- **SUPPLIED MATERIAL**:
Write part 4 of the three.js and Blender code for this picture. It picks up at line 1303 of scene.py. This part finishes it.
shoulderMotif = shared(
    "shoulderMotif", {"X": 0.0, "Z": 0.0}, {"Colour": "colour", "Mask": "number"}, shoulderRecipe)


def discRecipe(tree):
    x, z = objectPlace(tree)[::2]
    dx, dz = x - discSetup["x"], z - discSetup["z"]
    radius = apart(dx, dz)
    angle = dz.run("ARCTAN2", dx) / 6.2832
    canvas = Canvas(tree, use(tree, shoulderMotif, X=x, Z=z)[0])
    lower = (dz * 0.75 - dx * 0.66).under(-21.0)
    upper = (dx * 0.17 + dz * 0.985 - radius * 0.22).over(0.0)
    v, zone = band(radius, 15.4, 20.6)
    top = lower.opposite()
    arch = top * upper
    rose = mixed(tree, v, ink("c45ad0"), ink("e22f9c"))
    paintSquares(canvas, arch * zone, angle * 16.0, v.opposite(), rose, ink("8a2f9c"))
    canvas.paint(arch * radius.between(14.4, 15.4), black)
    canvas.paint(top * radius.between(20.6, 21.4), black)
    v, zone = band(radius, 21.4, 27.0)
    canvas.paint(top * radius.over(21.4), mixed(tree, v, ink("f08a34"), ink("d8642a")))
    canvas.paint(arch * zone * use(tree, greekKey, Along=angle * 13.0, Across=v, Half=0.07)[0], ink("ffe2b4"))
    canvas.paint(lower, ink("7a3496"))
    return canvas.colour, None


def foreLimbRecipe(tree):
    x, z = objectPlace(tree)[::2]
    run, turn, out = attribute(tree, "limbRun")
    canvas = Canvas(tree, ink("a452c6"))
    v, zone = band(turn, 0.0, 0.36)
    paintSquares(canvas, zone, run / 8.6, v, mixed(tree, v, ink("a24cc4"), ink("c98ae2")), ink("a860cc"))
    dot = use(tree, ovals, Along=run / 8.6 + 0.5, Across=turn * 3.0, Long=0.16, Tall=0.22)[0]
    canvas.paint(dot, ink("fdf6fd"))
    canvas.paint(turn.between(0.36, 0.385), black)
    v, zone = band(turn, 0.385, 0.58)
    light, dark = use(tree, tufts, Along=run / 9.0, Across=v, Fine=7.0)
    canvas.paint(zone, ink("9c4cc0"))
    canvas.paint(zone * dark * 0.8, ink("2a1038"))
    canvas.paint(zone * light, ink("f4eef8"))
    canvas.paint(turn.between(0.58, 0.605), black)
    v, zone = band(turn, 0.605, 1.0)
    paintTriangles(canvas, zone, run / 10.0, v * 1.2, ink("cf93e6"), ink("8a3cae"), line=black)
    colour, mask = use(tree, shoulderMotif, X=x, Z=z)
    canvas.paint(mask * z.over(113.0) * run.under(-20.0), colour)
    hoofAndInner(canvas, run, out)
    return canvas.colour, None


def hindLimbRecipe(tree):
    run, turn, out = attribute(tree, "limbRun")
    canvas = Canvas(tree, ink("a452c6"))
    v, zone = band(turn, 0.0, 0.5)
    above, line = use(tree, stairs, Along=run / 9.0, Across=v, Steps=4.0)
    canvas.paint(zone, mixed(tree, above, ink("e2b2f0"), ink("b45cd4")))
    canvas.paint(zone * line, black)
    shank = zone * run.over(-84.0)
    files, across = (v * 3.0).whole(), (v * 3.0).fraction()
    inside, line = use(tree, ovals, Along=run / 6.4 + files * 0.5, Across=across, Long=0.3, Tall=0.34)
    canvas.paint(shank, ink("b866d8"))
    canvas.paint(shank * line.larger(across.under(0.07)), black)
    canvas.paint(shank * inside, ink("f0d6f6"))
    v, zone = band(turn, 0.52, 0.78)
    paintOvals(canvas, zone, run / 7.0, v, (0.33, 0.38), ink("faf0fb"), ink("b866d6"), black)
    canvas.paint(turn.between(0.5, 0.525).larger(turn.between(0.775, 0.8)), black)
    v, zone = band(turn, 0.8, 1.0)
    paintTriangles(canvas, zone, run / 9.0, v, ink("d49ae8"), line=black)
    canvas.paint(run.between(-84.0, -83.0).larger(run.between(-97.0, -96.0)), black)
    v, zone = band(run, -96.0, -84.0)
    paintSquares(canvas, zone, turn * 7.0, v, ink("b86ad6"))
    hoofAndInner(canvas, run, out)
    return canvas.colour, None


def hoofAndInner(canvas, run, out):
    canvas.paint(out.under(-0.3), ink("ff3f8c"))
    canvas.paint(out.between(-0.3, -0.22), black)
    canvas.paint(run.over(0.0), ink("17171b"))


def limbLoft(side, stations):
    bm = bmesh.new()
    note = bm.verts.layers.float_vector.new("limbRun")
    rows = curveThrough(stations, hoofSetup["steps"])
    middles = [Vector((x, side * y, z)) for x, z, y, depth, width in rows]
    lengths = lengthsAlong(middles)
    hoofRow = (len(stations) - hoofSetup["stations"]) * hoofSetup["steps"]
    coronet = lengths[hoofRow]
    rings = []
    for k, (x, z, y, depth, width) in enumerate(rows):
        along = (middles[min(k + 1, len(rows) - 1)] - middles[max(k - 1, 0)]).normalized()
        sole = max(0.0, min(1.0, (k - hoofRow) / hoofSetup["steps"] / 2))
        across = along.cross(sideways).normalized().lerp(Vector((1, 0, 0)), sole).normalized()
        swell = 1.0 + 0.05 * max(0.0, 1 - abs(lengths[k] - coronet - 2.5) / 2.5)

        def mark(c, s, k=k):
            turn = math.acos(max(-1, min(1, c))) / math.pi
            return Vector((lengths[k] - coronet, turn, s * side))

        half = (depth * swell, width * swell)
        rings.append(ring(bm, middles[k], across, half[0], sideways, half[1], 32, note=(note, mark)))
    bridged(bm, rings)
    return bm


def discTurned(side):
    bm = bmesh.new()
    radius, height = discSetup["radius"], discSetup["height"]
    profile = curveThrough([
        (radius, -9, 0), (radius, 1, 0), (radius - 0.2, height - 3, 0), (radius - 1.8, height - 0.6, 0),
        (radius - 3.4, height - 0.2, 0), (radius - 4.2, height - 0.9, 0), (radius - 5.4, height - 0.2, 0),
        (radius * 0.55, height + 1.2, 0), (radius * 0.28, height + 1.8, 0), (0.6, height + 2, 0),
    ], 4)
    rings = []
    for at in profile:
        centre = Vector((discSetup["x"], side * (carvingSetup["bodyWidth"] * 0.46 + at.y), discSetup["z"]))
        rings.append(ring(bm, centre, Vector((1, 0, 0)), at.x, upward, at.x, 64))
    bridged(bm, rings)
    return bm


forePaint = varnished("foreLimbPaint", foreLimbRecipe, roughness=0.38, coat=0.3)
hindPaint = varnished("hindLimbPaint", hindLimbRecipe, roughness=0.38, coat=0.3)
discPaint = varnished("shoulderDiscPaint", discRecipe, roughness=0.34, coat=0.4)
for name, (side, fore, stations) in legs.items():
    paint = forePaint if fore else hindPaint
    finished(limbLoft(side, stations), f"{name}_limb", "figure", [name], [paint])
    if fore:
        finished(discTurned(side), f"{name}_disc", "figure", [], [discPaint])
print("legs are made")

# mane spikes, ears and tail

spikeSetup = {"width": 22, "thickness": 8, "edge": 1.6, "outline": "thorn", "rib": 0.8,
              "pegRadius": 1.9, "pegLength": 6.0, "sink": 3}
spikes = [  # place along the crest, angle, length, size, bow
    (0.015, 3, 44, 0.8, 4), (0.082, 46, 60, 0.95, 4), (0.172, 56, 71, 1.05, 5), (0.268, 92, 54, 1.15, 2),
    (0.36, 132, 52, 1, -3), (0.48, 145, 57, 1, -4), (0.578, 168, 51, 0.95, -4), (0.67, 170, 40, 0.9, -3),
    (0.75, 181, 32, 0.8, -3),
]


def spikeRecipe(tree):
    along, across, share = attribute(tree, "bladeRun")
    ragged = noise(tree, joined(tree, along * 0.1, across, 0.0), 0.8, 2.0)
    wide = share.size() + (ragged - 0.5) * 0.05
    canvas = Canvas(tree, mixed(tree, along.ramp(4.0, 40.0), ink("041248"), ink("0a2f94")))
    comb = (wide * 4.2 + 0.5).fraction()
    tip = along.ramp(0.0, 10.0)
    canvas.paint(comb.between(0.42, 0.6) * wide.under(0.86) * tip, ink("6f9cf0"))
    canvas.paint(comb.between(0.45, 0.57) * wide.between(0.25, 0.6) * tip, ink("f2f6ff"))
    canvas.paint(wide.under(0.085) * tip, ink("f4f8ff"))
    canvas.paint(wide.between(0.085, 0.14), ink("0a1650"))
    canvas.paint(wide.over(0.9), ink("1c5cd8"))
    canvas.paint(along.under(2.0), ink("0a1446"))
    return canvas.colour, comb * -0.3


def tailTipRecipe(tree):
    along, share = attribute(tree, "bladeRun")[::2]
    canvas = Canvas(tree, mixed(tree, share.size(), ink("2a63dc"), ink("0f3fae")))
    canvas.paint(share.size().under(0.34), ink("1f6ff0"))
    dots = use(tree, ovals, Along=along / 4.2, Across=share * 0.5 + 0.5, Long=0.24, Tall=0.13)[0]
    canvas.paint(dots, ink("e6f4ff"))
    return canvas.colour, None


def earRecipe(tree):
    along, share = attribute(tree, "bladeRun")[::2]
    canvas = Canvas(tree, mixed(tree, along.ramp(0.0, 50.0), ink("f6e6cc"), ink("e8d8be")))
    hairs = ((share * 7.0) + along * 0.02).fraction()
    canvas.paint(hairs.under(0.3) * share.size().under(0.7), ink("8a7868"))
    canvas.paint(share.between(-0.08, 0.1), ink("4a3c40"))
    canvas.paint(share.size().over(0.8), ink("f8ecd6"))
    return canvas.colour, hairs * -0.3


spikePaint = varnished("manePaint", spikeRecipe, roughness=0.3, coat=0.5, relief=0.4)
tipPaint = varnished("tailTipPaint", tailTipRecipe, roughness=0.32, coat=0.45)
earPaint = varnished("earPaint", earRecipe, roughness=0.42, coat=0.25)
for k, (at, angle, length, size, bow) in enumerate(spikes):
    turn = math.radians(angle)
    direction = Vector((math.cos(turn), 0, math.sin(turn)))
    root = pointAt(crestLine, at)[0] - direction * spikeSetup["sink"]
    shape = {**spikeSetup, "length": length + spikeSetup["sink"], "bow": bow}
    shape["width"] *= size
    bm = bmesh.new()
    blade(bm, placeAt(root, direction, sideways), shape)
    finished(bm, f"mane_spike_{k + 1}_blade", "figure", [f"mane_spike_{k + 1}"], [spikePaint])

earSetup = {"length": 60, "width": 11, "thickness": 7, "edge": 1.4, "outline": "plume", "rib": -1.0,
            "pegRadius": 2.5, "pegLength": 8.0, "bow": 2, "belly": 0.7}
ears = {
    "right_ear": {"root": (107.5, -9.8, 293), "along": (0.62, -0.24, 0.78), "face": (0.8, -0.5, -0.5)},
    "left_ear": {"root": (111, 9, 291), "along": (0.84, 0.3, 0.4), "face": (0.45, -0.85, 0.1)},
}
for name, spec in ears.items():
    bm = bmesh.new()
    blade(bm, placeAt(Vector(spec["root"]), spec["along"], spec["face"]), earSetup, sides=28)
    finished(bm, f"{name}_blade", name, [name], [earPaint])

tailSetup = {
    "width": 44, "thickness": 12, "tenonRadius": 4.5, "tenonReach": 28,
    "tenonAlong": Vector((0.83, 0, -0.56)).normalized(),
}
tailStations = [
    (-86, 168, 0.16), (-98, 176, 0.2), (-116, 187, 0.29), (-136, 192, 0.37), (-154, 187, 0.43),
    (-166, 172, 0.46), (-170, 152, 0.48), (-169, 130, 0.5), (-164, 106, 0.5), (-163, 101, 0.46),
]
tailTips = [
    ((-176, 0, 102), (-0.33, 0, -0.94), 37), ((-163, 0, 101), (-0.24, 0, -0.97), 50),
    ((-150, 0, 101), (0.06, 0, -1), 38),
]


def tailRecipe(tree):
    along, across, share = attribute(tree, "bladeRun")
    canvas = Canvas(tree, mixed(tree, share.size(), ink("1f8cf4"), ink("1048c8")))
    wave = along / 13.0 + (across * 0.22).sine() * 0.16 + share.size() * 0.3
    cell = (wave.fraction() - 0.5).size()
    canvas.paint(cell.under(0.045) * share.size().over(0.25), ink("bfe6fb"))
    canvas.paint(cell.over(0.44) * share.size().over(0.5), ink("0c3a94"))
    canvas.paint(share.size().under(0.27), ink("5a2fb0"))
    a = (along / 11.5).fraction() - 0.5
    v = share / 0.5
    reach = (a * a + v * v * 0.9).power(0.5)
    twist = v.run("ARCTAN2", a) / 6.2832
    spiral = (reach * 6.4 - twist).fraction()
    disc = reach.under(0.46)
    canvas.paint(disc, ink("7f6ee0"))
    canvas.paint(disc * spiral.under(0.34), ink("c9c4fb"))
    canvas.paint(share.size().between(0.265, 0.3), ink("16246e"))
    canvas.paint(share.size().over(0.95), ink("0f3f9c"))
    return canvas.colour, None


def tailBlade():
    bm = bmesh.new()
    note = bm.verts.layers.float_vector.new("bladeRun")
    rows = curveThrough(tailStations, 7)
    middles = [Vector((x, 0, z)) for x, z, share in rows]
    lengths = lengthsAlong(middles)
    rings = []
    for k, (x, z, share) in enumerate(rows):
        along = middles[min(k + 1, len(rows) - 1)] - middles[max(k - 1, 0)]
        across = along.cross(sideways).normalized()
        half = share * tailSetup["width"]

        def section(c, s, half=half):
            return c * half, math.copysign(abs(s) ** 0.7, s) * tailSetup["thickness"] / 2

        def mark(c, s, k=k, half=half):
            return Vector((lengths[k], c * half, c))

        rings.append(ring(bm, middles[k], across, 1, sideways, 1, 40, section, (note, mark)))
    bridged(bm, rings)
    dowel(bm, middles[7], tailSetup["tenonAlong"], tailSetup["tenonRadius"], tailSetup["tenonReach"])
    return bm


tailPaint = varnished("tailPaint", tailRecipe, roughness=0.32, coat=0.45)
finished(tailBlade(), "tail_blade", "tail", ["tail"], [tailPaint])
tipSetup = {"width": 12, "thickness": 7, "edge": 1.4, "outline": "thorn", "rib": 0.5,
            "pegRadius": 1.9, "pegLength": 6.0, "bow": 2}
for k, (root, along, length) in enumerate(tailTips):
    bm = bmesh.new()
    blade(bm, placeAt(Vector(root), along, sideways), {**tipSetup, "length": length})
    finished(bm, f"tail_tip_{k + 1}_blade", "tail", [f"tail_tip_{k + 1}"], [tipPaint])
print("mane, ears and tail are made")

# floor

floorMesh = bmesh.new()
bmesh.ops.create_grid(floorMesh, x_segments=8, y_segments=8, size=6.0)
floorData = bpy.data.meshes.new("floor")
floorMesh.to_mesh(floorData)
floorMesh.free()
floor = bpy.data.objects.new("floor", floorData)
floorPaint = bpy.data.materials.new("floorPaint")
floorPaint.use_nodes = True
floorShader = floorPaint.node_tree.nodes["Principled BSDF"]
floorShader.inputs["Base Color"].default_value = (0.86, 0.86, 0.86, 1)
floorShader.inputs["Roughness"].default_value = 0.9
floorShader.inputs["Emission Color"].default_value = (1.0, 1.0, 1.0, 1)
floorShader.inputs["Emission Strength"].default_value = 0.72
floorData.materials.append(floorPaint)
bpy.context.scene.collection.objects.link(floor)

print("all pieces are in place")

- **WHAT IS BEING ASKED**: Return each line of the data that contains the string "scene".

- **TASK ANSWER**:
Write part 4 of the three.js and Blender code for this picture. It picks up at line 1303 of scene.py. This part finishes it.
bpy.context.scene.collection.objects.link(floor)